Swiatsportu.pl > Tenis > Iga Świątek świetnie rozpoczęła turniej WTA w Adelajdzie
Łukasz Kowalski
Łukasz Kowalski 19.03.2022 07:35

Iga Świątek świetnie rozpoczęła turniej WTA w Adelajdzie

Iga Świątek mecz
facebook.com/Iga Świątek
  • Iga Świątek udanie rozpoczęła turniej WTA 500 w Adelajdzie

  • Polka w dwóch setach pokonała Madison Brengle 6:3, 6:4 i awansowała do kolejnej rundy

  • 19-latka zrewanżowała się Amerykance za dotkliwą porażkę sprzed lat

Iga Świątek kontynuuje swoje dobre występy w Australii. Po odpadnięciu w IV rundzie Australian Open Polka rozpoczęła rywalizację w turnieju rangi WTA 500 na twardych kortach w Adelajdzie.

W pierwszej rundzie 19-latka trafiła na reprezentantkę Stanów Zjednoczonych Madison Brengle. Panie miały okazję się spotkać w 2018 roku. Wtedy na kortach ziemnych w Charleston Amerykanka rozbiła Świątek w dwóch setach 6:1, 6:1.

Iga Świątek wygrała pierwszy mecz na turnieju WTA 500 w Adelajdzie

Polka wtedy dopiero rozpoczynała swoją przygodę z zawodowym tenisem. Teraz na zupełnie innej nawierzchni była faworytem spotkania. Świątek obecnie jest osiemnastą rakietą na świecie, natomiast Brengle zajmuje dopiero 81. miejsce w rankingu WTA.

Świątek bardzo dobrze weszła w spotkanie z Amerykanką. Polka grała agresywnie i szybko przejmowała inicjatywę na korcie. Po łatwo wygranym pierwszym gemie, w drugim doprowadziła do break pointu, przełamała rywalkę i prowadziła już 2:0.

Problemy pojawiły się w trzecim gemie. Brengle przełamała Świątek i doprowadziła do wyniku 2:1, ale później Polka wróciła do swojego rytmu. Pewnie zdobyła swojego drugiego breaka i nie zamierzała oddać wypracowanej przewagi.

Polka pewnie trzymała serwis, z łatwością wygrywała gemy przy swoim podaniu, a seta zakończyła swoim pierwszym asem serwisowym w tym meczu. Świątek na wygranie pierwszej partii potrzebowała niewiele ponad pół godziny.

Kłopoty Polki w drugim secie

Wydawało się, że z taką grą mecz może zakończyć się w godzinie, ale od początku drugiego seta inicjatywę przejęła Brengle. Amerykanka najpierw wytrzymała agresywne ataki Polki przy swoim podaniu, a później wykorzystała niewymuszone błędy Świątek i prowadziła już 2:0.

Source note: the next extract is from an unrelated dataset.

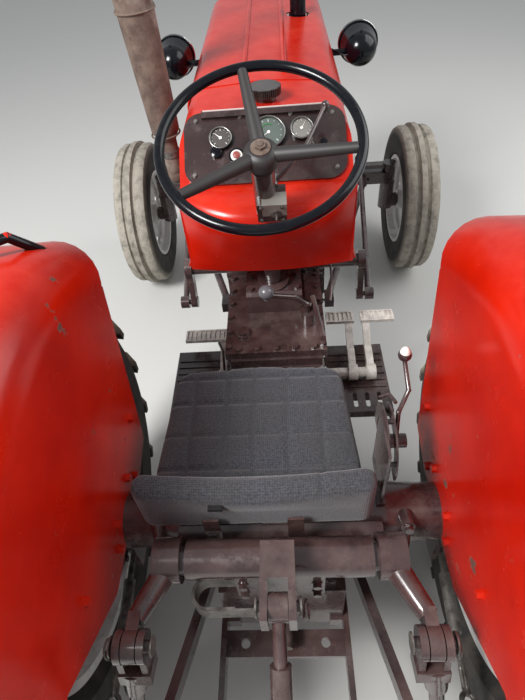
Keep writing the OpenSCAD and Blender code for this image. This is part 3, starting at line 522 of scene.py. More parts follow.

Świątek trochę zajęło, zanim wróciła do swojego rytmu, ale w trzecim gemie przełamała rywalkę. Jednak chwilę później znowu zaliczyła serię niewymuszonych błędów i oddała rywalce swoje podanie. W kolejnym gemie u 19-latki znów zaczął funkcjonować bardzo dobry return i Polka odrobiła przełamanie.

W kolejnych gemach wróciło skuteczne podanie Polki i nasza tenisistka przejęła kontrolę nad wydarzeniami na korcie. Wywalczyła cenne przełamanie na 3:3 i nie dała sobie już wydrzeć zwycięstwa. Mecz wygrała po 78 minutach z wynikiem 6:3, 6:4.

- Najważniejsze było, by zachować spokój. Madison jest taką tenisistką, która gra siłą przeciwniczek i nie mogłam wkładać za dużo tej siły. Jestem zawodniczką agresywną, a agresywni popełniają błędy - tłumaczyła Świątek w wywiadzie na korcie. Jej następną rywalką będzie Maddison Inglis. Mecz w środę o godzinie 1:30 czasu polskiego.